Two measurements were collected on each of 36 flea-beetles; 18 of the beetles were from a species called Chaetocnema concinna and the other 18 were from another species called Chaetocnema heikertingeri. The first variable consisted of the sum of widths (in micrometres) of the first joints of the first two tarsi (``feet’’); and the second variable consisted of the corresponding sum for the second joints. It is of interest to know whether or not the population means of the two species are different.

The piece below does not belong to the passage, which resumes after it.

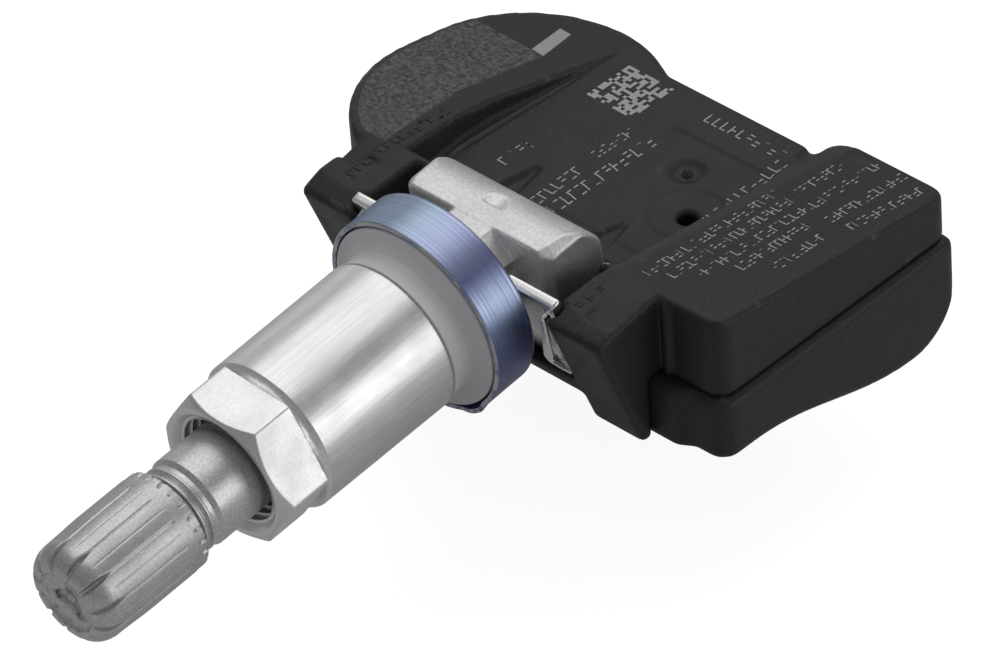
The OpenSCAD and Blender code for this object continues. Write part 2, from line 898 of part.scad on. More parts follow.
module capacitors() {
    color([0.75, 0.65, 0.5])
        for (x = cap_columns)
            for (y = cap_rows)
                on_board([x, y])
                    translate([-0.5, -0.8, 0])
                        cube([1, 1.6, 0.8]);
}

// Arched strip that sends the signal
module antenna_loop() {
    high = 5;
    color([0.8, 0.6, 0.3])
        on_board(loop_at)
            difference() {
                translate([-0.25, 0, 0])
                    cube([0.5, 12, high]);
                translate([-1, 0.7, -1])
                    cube([2, 10.6, high + 0.4]);
            }
}

housing_cover();
housing_base();
retaining_plate();
valve_stem();
cup_washer();
grommet();
slip_ring();
collar_nut();
valve_cap();
cap_seal();
core_body();
core_gasket();
core_spring();
core_pin();
core_seal();
circuit_board();
coin_cell();
upper_tab();
lower_tab();
sensor_chip();
port_seal();
trigger_coil();
crystal();
capacitors();
antenna_loop();
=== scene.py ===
# %% [markdown]
# # Wheel pressure sensor with a clamp-in valve
# The packed CAD model is the fixed frame. Every look is built around it here.
# Lengths in this script are in millimetres times MM, so that they read like the drawing.

# %%
import json
import math
import random

import bmesh
import bpy
from mathutils import Matrix, Vector


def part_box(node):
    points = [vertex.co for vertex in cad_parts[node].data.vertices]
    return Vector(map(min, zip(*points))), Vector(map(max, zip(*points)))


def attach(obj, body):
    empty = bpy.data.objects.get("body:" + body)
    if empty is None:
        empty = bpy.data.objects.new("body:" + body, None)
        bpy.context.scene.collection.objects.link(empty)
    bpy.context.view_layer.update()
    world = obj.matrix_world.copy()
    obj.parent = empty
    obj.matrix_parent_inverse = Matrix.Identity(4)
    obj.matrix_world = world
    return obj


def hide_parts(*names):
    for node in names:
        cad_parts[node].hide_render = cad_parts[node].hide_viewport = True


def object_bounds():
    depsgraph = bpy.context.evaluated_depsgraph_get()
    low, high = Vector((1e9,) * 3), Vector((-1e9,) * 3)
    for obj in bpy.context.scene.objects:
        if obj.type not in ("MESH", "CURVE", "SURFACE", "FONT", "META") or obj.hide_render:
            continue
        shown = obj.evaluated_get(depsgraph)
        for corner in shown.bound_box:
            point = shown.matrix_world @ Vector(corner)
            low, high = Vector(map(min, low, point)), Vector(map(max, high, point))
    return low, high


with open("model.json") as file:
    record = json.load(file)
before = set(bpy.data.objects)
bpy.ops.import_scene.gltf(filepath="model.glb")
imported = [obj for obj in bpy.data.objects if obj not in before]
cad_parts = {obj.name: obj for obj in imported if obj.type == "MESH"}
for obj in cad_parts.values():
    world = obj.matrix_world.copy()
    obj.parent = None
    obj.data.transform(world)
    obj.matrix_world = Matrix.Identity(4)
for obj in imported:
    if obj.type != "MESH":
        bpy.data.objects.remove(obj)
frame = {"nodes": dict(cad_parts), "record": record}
nodes = frame["nodes"]
cad_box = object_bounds()
MM = 0.001
print("CAD nodes", len(nodes), "box", [[round(v / MM, 2) for v in p] for p in cad_box])

# %% [markdown]
# ## Frames
# The record's frame has its origin at the valve hole. The valve runs along `OUT`, 5.4 degrees under -Y.
# `UP` is square to it, and the tilt axis lies `SEAT` behind the origin.

# %%
TILT = math.radians(5.4)
SEAT = 10.2
OUT = Vector((0, -math.cos(TILT), -math.sin(TILT)))
UP = Vector((0, -math.sin(TILT), math.cos(TILT)))
PIVOT = -OUT * SEAT * MM


def valve_matrix():
    """Local x stays, local y is UP, and local z runs out along the valve from the tilt axis."""
    m = Matrix((Vector((1, 0, 0)), UP, OUT)).transposed()
    return Matrix.Translation(PIVOT) @ m.to_4x4()


def housing(x, y, z):
    """Point of the housing, from millimetres measured at the tilt axis."""
    return PIVOT + Vector((x, y, z)) * MM


print("tilt axis at", [round(v / MM, 3) for v in PIVOT])

# %% [markdown]
# ## Camera
# The camera stands where the photograph was taken: about 640 mm away, 39 degrees up, with a long lens.

# %%
RIGHT = Vector((0.7253, 0.6858, -0.0600))
DOWN = Vector((0.3994, -0.4902, -0.7747))
AWAY = Vector((-0.5607, 0.5379, -0.6295))
CAMERA_PLACE = Vector((361.467, -336.775, 397.789)) * MM
LENS, SENSOR = 270, 36

camera_data = bpy.data.cameras.new("camera")
camera_data.lens = LENS
camera_data.sensor_width = SENSOR
camera_data.clip_start = 0.05
camera_data.clip_end = 20
camera = bpy.data.objects.new("camera", camera_data)
bpy.context.scene.collection.objects.link(camera)
aim = Matrix((RIGHT, -DOWN, -AWAY)).transposed().to_4x4()
camera.matrix_world = Matrix.Translation(CAMERA_PLACE) @ aim
bpy.context.scene.camera = camera
print("camera", [round(v, 4) for v in camera.location])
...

The sample means are \(\bar{\mathbf x}_1 = (181.50,129.17)^\top\) and \(\bar{\mathbf x}_2 = (205.06,120.44)^\top\); and the sample covariance matrices are \[\mathbf S_1 = \begin{pmatrix} 120.58 & 56.25 \\ 56.25 & 44.63 \end{pmatrix} \qquad \mathbf S_2 = \begin{pmatrix} 203.94 & 73.42 \\ 73.42 & 47.14 \end{pmatrix}.\] Conduct a suitable hypothesis test. State your conclusion in words. What assumptions have you made in constructing the test? Do any of these assumptions seem suspect with these data?